We’re soon to become irrelevant.  And that’s fucking amazing.

There will be a time when people have no idea who the hell Rhyd Wildermuth is, only what Gods&Radicals is.  And that’s how it should be.

There will also be a time when people have no idea who I am but learn to meet Brân or Arianrhod through worldings I learned through my absurd, clumsy, awen-drunk musings.

There will be a time people don’t know who I am or what I’ve done, and that’s precisely how it should be.

I don’t have a lot of time to follow some of the debates on the internet right now (and, well, it’s just the internet anyway).  But I know some friends and former friends and collegues and maybe people who wouldn’t be caught dead being associated with me anymore have been a bit grumpy.  And in their anger and frustration I see exactly the same thing I am experiencing right now, the inescapable awareness that soon there will be so many people talking about gods and the dead who will have no fucking clue who we are.

It’s awesome, dear ones.  Embrace it.

We’ll be irrelevant. We’ll be nobodies. We’ll get to walk through a bookstore and see all sorts of authors talking about the gods we worked so hard to do things for and smile. We’ll run into complete strangers doing ritual parades and building shrines to gods we’ve never heard of. We’ll be in awe of what other people learned. We might sometimes get a little grumpy hearing the ideas we thought were ours reformulated in completely different ways by people who don’t give a shit that we fought and argued for hours on the internet. If anything, we’ll probably be embarrassed at ourselves.
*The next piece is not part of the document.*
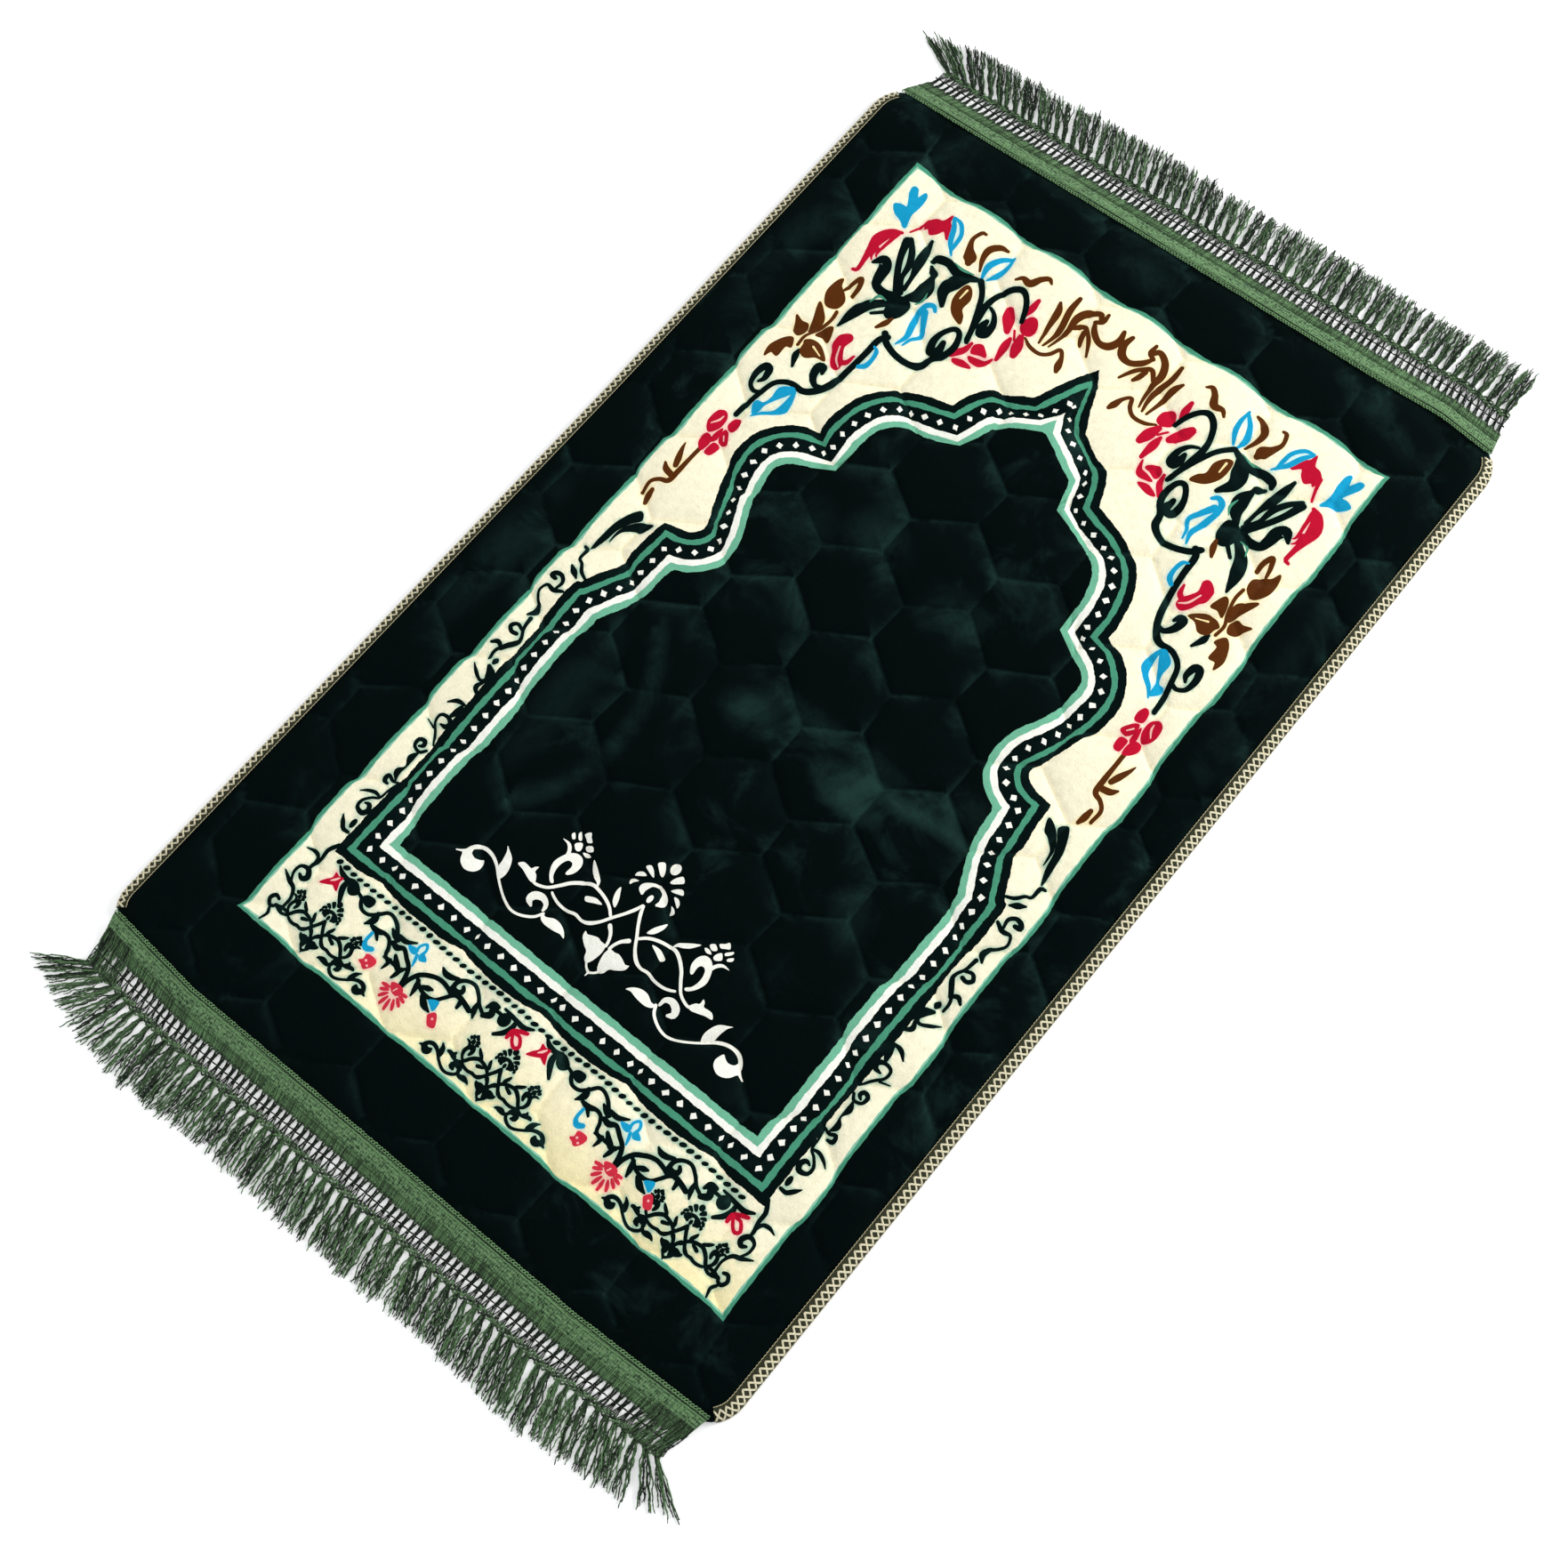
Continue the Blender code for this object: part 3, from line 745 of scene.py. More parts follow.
# %% [markdown]
# ### The garlands
#
# Between the sprays of the lower border hang two garlands, the second a repeat of the first, each
# round one red fan of petals. Over them a row of small dark dots follows the foot of the niche.

# %% Garlands and the row of dots
GARLAND = 246.2                                # from one garland to the next
dark, red = Pen("dark", grow=0.6, again=GARLAND), Pen("red", grow=0.2, again=GARLAND)
blue, plain = Pen("blue", grow=0.2, again=GARLAND), Pen("pink", again=GARLAND)
rose, blush = Pen("rose", grow=0.3, again=GARLAND), Pen("blush", again=GARLAND)
dark.stroke([(46, 86), (52, 82), (59, 81), (65, 84)], [1.5, 4.5, 4.5, 2.5])
dark.petal((62, 82), (68, 84.5), (74, 81.5), (77, 78), (75, 74), (71, 72), (66, 74.5), (64, 79))
dark.stroke([(61, 81), (62, 73), (66, 66), (70, 60)], [4, 5.5, 4.5, 2.5])
dark.stroke([(77, 78), (82, 76), (85, 72), (90, 68.5), (97, 69), (103, 74), (109, 81), (115, 81.5),
             (122, 78), (128, 72), (131, 68)], [2.5, 3, 3.4, 3, 3, 3.4, 3.2, 3, 3.2, 3.6, 4.5])
dark.petal((82, 77), (85, 81.5), (92, 82.5), (94.5, 79), (93, 74), (88.5, 73.5), (85, 75))
dark.stroke([(103, 75), (104, 68), (100, 61)], [3.5, 6.5, 1.5])
dark.stroke([(106, 63.5), (113, 63), (120, 65.5), (126, 64), (130, 58), (132, 52), (137, 49)],
            [3, 5.5, 3.4, 3.2, 3, 3, 2.5])
dark.stroke([(113, 62), (118, 57)], [4, 2])
dark.stroke([(122, 73), (127, 70), (131, 69)], [2, 4.5, 5.5])
dark.stroke([(130, 72), (139, 72), (147, 77)], [4, 4.5, 1.5])
dark.stroke([(130, 64), (136, 63), (142, 66), (150, 61), (157, 56), (160.5, 48), (162, 40)],
            [4, 5.5, 3.8, 3.8, 3.8, 4.2, 4.2])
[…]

That time’s coming.  I think it’s already mostly here. And rather than all these new people working with us, we’ll find ourselves needing to work with them instead. We’ll get to learn from them, if we don’t close ourselves off, if we don’t demand that our way was the only way, and we don’t try to smother them in our fear.

And also, we might get to rest a little in the beauty of our complete irrelevance.

And I suspect many of us could really use that rest.